▶ [What the task asks] Identify every line in the records below that contains the word "axis", and copy each of those lines.

▶ [Given information]
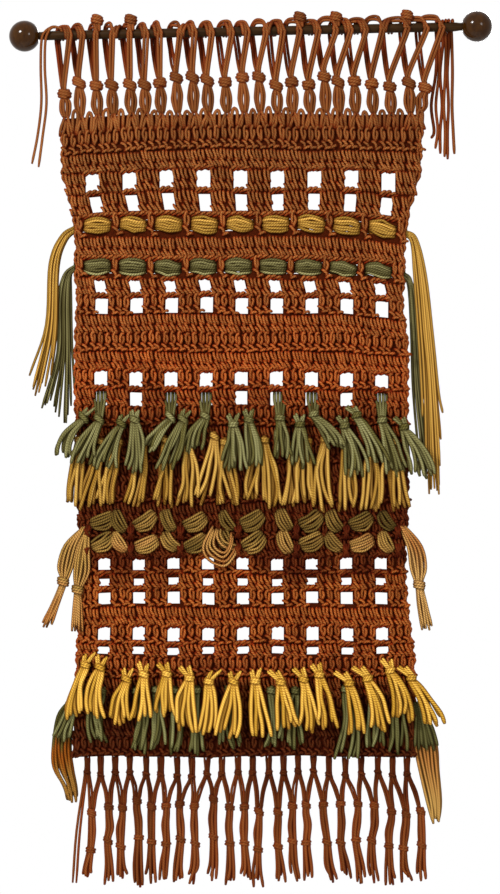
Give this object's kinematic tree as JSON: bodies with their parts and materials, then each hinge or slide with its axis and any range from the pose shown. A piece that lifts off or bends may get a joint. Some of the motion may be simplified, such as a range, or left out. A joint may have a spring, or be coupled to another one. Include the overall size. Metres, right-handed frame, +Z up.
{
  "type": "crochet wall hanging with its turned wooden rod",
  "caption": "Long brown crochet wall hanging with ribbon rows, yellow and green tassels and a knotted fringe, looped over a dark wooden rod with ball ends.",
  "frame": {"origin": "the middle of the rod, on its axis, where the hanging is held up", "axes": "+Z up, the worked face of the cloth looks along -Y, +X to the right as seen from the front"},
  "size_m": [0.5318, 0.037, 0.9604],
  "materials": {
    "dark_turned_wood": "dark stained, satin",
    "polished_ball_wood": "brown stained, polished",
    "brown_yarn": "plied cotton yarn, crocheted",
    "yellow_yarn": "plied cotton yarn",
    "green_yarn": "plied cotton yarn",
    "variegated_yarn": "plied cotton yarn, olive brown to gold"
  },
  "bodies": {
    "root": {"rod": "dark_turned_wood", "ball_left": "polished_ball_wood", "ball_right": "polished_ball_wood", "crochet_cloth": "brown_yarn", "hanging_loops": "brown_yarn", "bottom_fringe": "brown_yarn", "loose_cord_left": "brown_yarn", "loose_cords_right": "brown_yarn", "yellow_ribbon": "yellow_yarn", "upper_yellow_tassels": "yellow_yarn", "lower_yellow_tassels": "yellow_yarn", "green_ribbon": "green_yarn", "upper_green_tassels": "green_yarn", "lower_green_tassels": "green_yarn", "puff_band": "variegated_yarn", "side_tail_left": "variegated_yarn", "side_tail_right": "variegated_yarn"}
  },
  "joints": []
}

...

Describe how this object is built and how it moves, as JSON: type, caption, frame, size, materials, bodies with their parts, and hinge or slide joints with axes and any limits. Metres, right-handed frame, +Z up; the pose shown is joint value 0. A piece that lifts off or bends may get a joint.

▶ [Solution]
Give this object's kinematic tree as JSON: bodies with their parts and materials, then each hinge or slide with its axis and any range from the pose shown. A piece that lifts off or bends may get a joint. Some of the motion may be simplified, such as a range, or left out. A joint may have a spring, or be coupled to another one. Include the overall size. Metres, right-handed frame, +Z up.
  "frame": {"origin": "the middle of the rod, on its axis, where the hanging is held up", "axes": "+Z up, the worked face of the cloth looks along -Y, +X to the right as seen from the front"},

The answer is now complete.